United States (API / BSEE): Gulf of Mexico deepwater high-rate gas producers (Nansen, Ursa, Mars fields in the Green Canyon and Mississippi Canyon areas) have high-permeability Miocene turbidite sands (1 to 5 Darcy) that produce at rates of 50 to 150 MMscfd per well — at these rates, non-Darcy flow pressure drop in the high-permeability sands near the wellbore and in the gravel pack significantly limits deliverability. Completion engineers designing gravel packs for these wells use non-Darcy flow calculations to optimize gravel size and pack length for minimal turbulent pressure drop at design flow rate. API RP 58 (Testing Sand Used in Gravel Packing Operations) and API RP 19D (Measuring Proppant Properties) include procedures for measuring β-factors of gravels and proppants that are used in non-Darcy flow deliverability calculations for high-rate completions.
Norway (Sodir / NORSOK): North Sea Brent Group gas-condensate wells and high-rate oil producers from Statfjord and Gullfaks fields produce at rates of 5 to 30 MMscfd and 5,000 to 20,000 bopd respectively — rates at which non-Darcy flow effects in gravel pack completions and in the near-wellbore formation can reduce deliverability by 10 to 30% below Darcy predictions.
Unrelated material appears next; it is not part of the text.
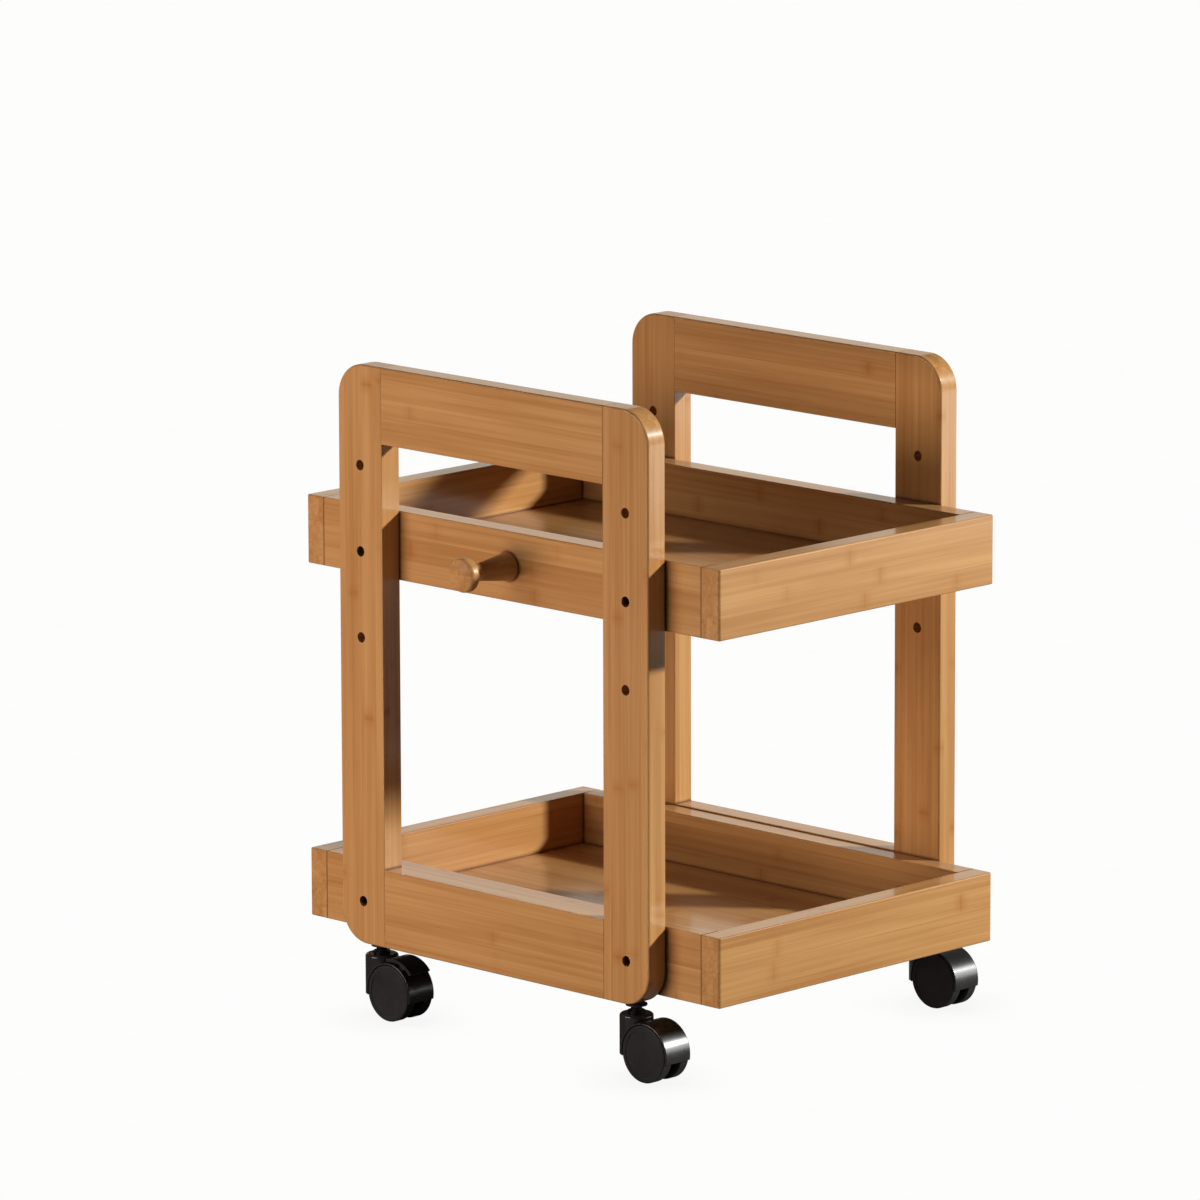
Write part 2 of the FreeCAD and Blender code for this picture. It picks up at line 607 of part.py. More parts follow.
def make_peg_screw():
    body = new_body("peg_screw")
    spin_up(body, "screw", [
        ("0", "0"),
        ("size.screw_head_radius", "0"),
        ("size.screw_radius", "size.screw_head_tall"),
        ("size.screw_radius", "size.screw_length"),
        ("0", "size.screw_length"),
    ])
    put(body, "size.board_thick - size.tray_wide / 2", "0",
        "size.upper_tray_base + size.tray_tall / 2", AGAINST_X)
    return node(body, body.Name)


make_peg()
make_peg_screw()


# ---- Casters ------------------------------------------------------------------------------

STEM_X = "(size.tray_wide + size.frame_thick) / 2"
STEM_PLACES = {
    "front_left": (f"-{STEM_X}", "size.front_stem_in - size.frame_length / 2"),
    "front_right": (STEM_X, "size.front_stem_in - size.frame_length / 2"),
    "back_left": (f"-{STEM_X}", "size.frame_length / 2 - size.back_stem_in"),
    "back_right": (STEM_X, "size.frame_length / 2 - size.back_stem_in"),
}
SHANK_START = "size.frame_base - size.flange_thick"


def make_sockets():
    """Four flanged sleeves in the posts' lower ends, which grip the caster stems."""
    sockets = []
    for x, y in STEM_PLACES.values():
        flange = doc.addObject("Part::Cylinder", "socket_flange")
        bind(flange, Radius="size.flange_radius", Height="size.flange_thick")
        sleeve = doc.addObject("Part::Cylinder", "socket_sleeve")
        bind(sleeve, Radius="size.socket_radius", Height="size.socket_tall + size.flange_thick")
        blank = doc.addObject("Part::Fuse", "socket_blank")
        blank.Base = flange
        blank.Tool = sleeve
        bore = doc.addObject("Part::Cylinder", "socket_bore")
        bind(bore, Radius="size.shank_radius + size.shank_play", Height="size.socket_tall * 2")
        put(bore, z="-size.flange_thick")
        socket = doc.addObject("Part::Cut", "socket")
        socket.Base = blank
        socket.Tool = bore
        put(socket, x, y, SHANK_START)
        sockets.append(socket)
    return group("caster_sockets", sockets)


def make_stem(place):
    """A steel stem: pin and bead in the boss, collar, then the shank in the socket."""
    body = new_body(f"{place}_stem")
    collar = "size.boss_top + size.collar_gap"
    spin_up(body, "turning", [
        ("0", "size.stem_foot"),
        ("size.stem_radius", "size.stem_foot"),
        ("size.stem_radius", "size.bead_foot"),
        ("size.bead_radius", "size.bead_foot"),
        ("size.bead_radius", "size.bead_foot + size.bead_tall"),
        ("size.stem_radius", "size.bead_foot + size.bead_tall"),
        ("size.stem_radius", collar),
        ("size.collar_radius", collar),
        ("size.collar_radius", f"{collar} + size.collar_tall"),
        ("size.shank_radius", f"{collar} + size.collar_tall"),
        ("size.shank_radius", "size.shank_end"),
        ("0", "size.shank_end"),
    ])
    put(body, *STEM_PLACES[place])
    return node(body, body.Name)


def make_hood(place, braked):
    """The swivelling housing: a boss round the stem, a hood over the wheels and a web between."""
    body = new_body(f"{place}_hood")
    back = "-size.caster_trail"
    rod(body, "drum", "size.hood_radius", "size.hood_half * 2",
        x="-size.hood_half", y=back, z="size.wheel_radius", turn=ALONG_X)
    half = number("size.hood_half")
    soften(body, "hood_edges", "size.hood_ease", lambda edge: lies(edge, x=-half) or lies(edge, x=half))
    rod(body, "boss", "size.boss_radius", "size.boss_top - size.hood_foot", z="size.hood_foot")
    block(body, "foot", "size.hood_half * 4", "size.hood_radius * 4", "size.hood_radius",
          x="-size.hood_half * 2", y="-size.hood_radius * 3", z="size.hood_foot - size.hood_radius",
          remove=True)
    rod(body, "axle_lug", "size.lug_radius", "size.web_wide",
        x="-size.web_wide / 2", y=back, z="size.wheel_radius", turn=ALONG_X)
    top = number("size.boss_top")
    soften(body, "boss_top", "size.boss_round", lambda edge: lies(edge, z=top))
    for side in (f"-size.web_wide / 2 - size.hood_half", "size.web_wide / 2"):
        rod(body, "wheel_bay", "size.bay_radius", "size.hood_half",
            x=side, y=back, z="size.wheel_radius", turn=ALONG_X, remove=True)
    rod(body, "axle_hole", "size.axle_radius", "size.web_wide * 2",
        x="-size.web_wide", y=back, z="size.wheel_radius", turn=ALONG_X, remove=True)
    rod(body, "stem_bore", "size.stem_radius + size.swivel_play", "size.boss_top",
        z="size.stem_foot - size.bead_play", remove=True)
    rod(body, "bead_room", "size.bead_radius + size.bead_play",
        "size.bead_tall + size.bead_play * 2", z="size.bead_foot - size.bead_play", remove=True)
    if braked:
        slot_deep = "(size.arm_radius + size.slot_play)"
        block(body, "arm_slot", "(size.arm_half + size.slot_play) * 2",
              f"{slot_deep} * 2 + size.slot_front",
              "size.hood_radius", x="-(size.arm_half + size.slot_play)",
              y=f"-size.pivot_back - {slot_deep}", z=f"size.pivot_up - {slot_deep}", remove=True)
        rod(body, "pivot_hole", "size.pivot_radius", "size.web_wide * 2",
            x="-size.web_wide", y="-size.pivot_back", z="size.pivot_up", turn=ALONG_X, remove=True)
        for side in ("-1", "1"):
            pad_block(body, "pad_window", side, "-size.caster_trail", "size.wheel_radius",
                      beside="size.pad_window", along="size.pad_swing", remove=True)
    put(body, *STEM_PLACES[place])
    return node(body, body.Name)


def pad_block(body, name, side, wheel_y, wheel_z, beside="0", along="0", remove=False):
    """A block that stands on the tread at the brake pads' angle, or the window round it.

    wheel_y and wheel_z are the axle in the body's own frame.  beside and along widen the block
    across and along the tread, and a widened block also starts that much nearer the axle.
    """
    start = f"(size.wheel_radius + size.pad_gap - {beside})"
    reach = "(size.hood_radius + size.lever_gap + size.lever_thick / 2)"
    width = f"(size.pad_wide + {beside} * 2)"
    length = f"(size.pad_long + {along} * 2)"
    tilt = "(90deg - size.pad_angle * 1deg)"
    turn = FreeCAD.Rotation(X_AXIS, 90 - number("size.pad_angle"))
    box = block(body, name, width, length, f"{reach} - {start}", remove=remove, turn=turn)
    bind(box, **{
        "Placement.Rotation.Angle": tilt,
        "Placement.Base.x": f"{side} * size.pad_out - {width} / 2",
        "Placement.Base.y": f"{wheel_y} - {start} * sin({tilt}) - {length} / 2 * cos({tilt})",
        "Placement.Base.z": f"{wheel_z} + {start} * cos({tilt}) - {length} / 2 * sin({tilt})",
    })
    return box


def make_axle(place):
    body = new_body(f"{place}_axle")
    rod(body, "rod", "size.axle_radius", "size.axle_length", x="-size.axle_length / 2", turn=ALONG_X)
    x, y = STEM_PLACES[place]
    put(body, x, f"{y} - size.caster_trail", "size.wheel_radius")
    return node(body, body.Name)


def make_wheel(place, side):
    """A hollow moulded wheel: tread, outer disc and a hub with a blind bore."""
    body = new_body(f"{place}_{side}_wheel")
    face = "size.wheel_wide - size.face_recess"
    bore = "size.axle_length / 2 + size.axle_end_play - size.web_wide / 2 - size.wheel_gap"
    spin_up(body, "moulding", [
        ("size.axle_radius + size.spin_play", "0"),
        ("size.hub_radius", "0"),
        ("size.hub_radius", "size.wheel_wide - size.disc_thick"),
        ("size.wheel_radius - size.rim_thick", "size.wheel_wide - size.disc_thick"),
        ("size.wheel_radius - size.rim_thick", "0"),
        ("size.wheel_radius", "0"),
        ("size.wheel_radius", "size.wheel_wide"),
        ("size.wheel_radius - size.face_rim", "size.wheel_wide"),
        ("size.wheel_radius - size.face_rim", face),
        ("0", face),
        ("0", bore),
        ("size.axle_radius + size.spin_play", bore),
    ])
    radius = number("size.wheel_radius")
    width = number("size.wheel_wide")
    soften(body, "tread_edges", "size.tread_ease",
           lambda edge: near(edge.BoundBox.XMax, radius) and
           (lies(edge, z=width) or lies(edge, z=0)))
    x, y = STEM_PLACES[place]
    sign = "-" if side == "left" else "+"
    turn = AGAINST_X if side == "left" else ALONG_X
    put(body, f"{x} {sign} (size.web_wide / 2 + size.wheel_gap)", f"{y} - size.caster_trail",
        "size.wheel_radius", turn)
    return node(body, body.Name)


def make_brake_lever(place):
    """A pedal over the hood, with an arm to its pivot and a pad for each wheel.

    It is drawn pressed down, with its pivot at the origin, and set in the raised place.
    """
    body = new_body(f"{place}_brake_lever")
    wheel_y = "(size.pivot_back - size.caster_trail)"
    wheel_z = "(size.wheel_radius - size.pivot_up)"
    inner = "(size.hood_radius + size.lever_gap)"
    front = 180 - number("size.lever_low + size.lever_sweep")
    shell = {"plate": (f"{inner} + size.lever_thick", False), "hollow": (inner, True)}
    for name, (radius, remove) in shell.items():
        sector = rod(body, name, radius, "size.lever_half * 2", x="-size.lever_half",
                     y=wheel_y, z=wheel_z, remove=remove)
        # The sector opens from the pedal's front end, over the top, to its free end behind.
        sector.Placement.Rotation = FreeCAD.Rotation(X_AXIS, front) * SECTOR_FROM_Y
        sector.setExpression("Angle", "size.lever_sweep")
    rod(body, "eye", "size.arm_radius", "size.arm_half * 2", x="-size.arm_half", turn=ALONG_X)
    block(body, "arm", "size.arm_half * 2", "size.arm_radius * 2",
          f"{wheel_z} + {inner} + size.lever_thick / 2", x="-size.arm_half", y="-size.arm_radius")
    for side in ("-1", "1"):
        pad_block(body, "pad", side, wheel_y, wheel_z)
    rod(body, "pivot_hole", "size.pivot_radius + size.pivot_play", "size.web_wide * 2",
        x="-size.web_wide", turn=ALONG_X, remove=True)
    x, y = STEM_PLACES[place]
    put(body, x, f"{y} - size.pivot_back", "size.pivot_up",
        FreeCAD.Rotation(X_AXIS, -number("size.lever_lift")))
    return node(body, body.Name)


def make_brake_pin(place):
    body = new_body(f"{place}_brake_pin")
    rod(body, "rod", "size.pivot_radius", "size.web_wide", x="-size.web_wide / 2", turn=ALONG_X)
    x, y = STEM_PLACES[place]
    put(body, x, f"{y} - size.pivot_back", "size.pivot_up")
    return node(body, body.Name)


make_sockets()
for caster in STEM_PLACES:
    has_brake = caster.startswith("back")
    make_stem(caster)
    make_hood(caster, has_brake)
    make_axle(caster)
    for wheel_side in ("left", "right"):
        make_wheel(caster, wheel_side)
    if has_brake:
        make_brake_lever(caster)
        make_brake_pin(caster)


# ---- Checks and export --------------------------------------------------------------------

doc.recompute()
for item in doc.Objects:
    if {"Invalid", "Error"} & set(item.State):
        raise RuntimeError(f"{item.Name}: {item.State}")
for item in nodes:
    if item.Shape.isNull() or not item.Shape.isValid():
        raise RuntimeError(f"{item.Label}: bad shape")

os.makedirs("parts", exist_ok=True)
for item in nodes:
    item.Shape.exportStep(f"parts/{item.Label}.step")
    box = item.Shape.optimalBoundingBox(False, False)
    print(f"{item.Label}: {len(item.Shape.Solids)} solids, {item.Shape.Volume:.0f} mm3, "
          f"x {box.XMin:.2f}..{box.XMax:.2f} y {box.YMin:.2f}..{box.YMax:.2f} "
          f"z {box.ZMin:.2f}..{box.ZMax:.2f}")
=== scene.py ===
import math

import bmesh
import bpy
from mathutils import Matrix, Vector


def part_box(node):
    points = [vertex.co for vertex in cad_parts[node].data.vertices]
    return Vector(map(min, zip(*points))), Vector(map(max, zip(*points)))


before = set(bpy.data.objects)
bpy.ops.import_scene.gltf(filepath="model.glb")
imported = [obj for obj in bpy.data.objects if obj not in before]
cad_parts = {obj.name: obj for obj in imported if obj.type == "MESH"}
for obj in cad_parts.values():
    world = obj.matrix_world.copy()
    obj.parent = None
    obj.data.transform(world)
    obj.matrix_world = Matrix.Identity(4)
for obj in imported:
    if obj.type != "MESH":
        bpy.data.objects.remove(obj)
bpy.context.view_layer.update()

print("frame loaded:", len(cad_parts), "pieces")


# Short ways to write shader trees. A value is either a constant or another node's output.

def plug(tree, socket, value):
    if isinstance(value, bpy.types.NodeSocket):
        tree.links.new(value, socket)
    else:
        socket.default_value = value


def putNode(tree, kind, inputs=None, **settings):
    made = tree.nodes.new("ShaderNode" + kind)
    for name, value in settings.items():
        setattr(made, name, value)
    for name, value in (inputs or {}).items():
        plug(tree, made.inputs[name], value)
    return made


def maths(tree, operation, *values):
    made = putNode(tree, "Math", operation=operation)
    for socket, value in zip(made.inputs, values):
        plug(tree, socket, value)
    return made.outputs[0]


def remap(tree, value, low, high, toLow=0.0, toHigh=1.0, soft=False):
    made = putNode(tree, "MapRange", {
        "Value": value, "From Min": low, "From Max": high, "To Min": toLow, "To Max": toHigh,
    }, interpolation_type="SMOOTHSTEP" if soft else "LINEAR")
    return made.outputs[0]


def mixColours(tree, amount, first, second, blend="MIX"):
    made = putNode(tree, "Mix", data_type="RGBA", blend_type=blend)
    for index, value in ((0, amount), (6, first), (7, second)):
        plug(tree, made.inputs[index], value)
    return made.outputs[2]


def vector(tree, x, y, z):
    return putNode(tree, "CombineXYZ", {"X": x, "Y": y, "Z": z}).outputs[0]


def noise(tree, place, scale, detail=2.0, rough=0.5):
    return putNode(tree, "TexNoise", {
        "Vector": place, "Scale": scale, "Detail": detail, "Roughness": rough,
    }).outputs[0]


def newGroup(name, inputs, outputs):
    tree = bpy.data.node_groups.new(name, "ShaderNodeTree")
    for label, value in inputs.items():
        kind = "NodeSocketColor" if isinstance(value, tuple) else "NodeSocketFloat"
        made = tree.interface.new_socket(name=label, in_out="INPUT", socket_type=kind)
        made.default_value = value
    for label, kind in outputs.items():
        tree.interface.new_socket(name=label, in_out="OUTPUT", socket_type="NodeSocket" + kind)
    return tree, tree.nodes.new("NodeGroupInput").outputs, tree.nodes.new("NodeGroupOutput").inputs


def useGroup(tree, group, inputs):
    made = putNode(tree, "Group", node_tree=group)
    for name, value in inputs.items():
        plug(tree, made.inputs[name], value)
    return made.outputs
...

Equinor's well performance analysis workflows for NCS producers include non-Darcy flow skin separation from multi-rate test data as a standard step in well deliverability evaluation, with the separated D-factor used to forecast long-term production decline accounting for the changing non-Darcy contribution as reservoir pressure declines and surface rates decrease. NORSOK reservoir engineering guidelines reference the Forchheimer formulation for non-Darcy flow in porous media and fractures as the standard for high-velocity flow analysis in NCS well performance studies.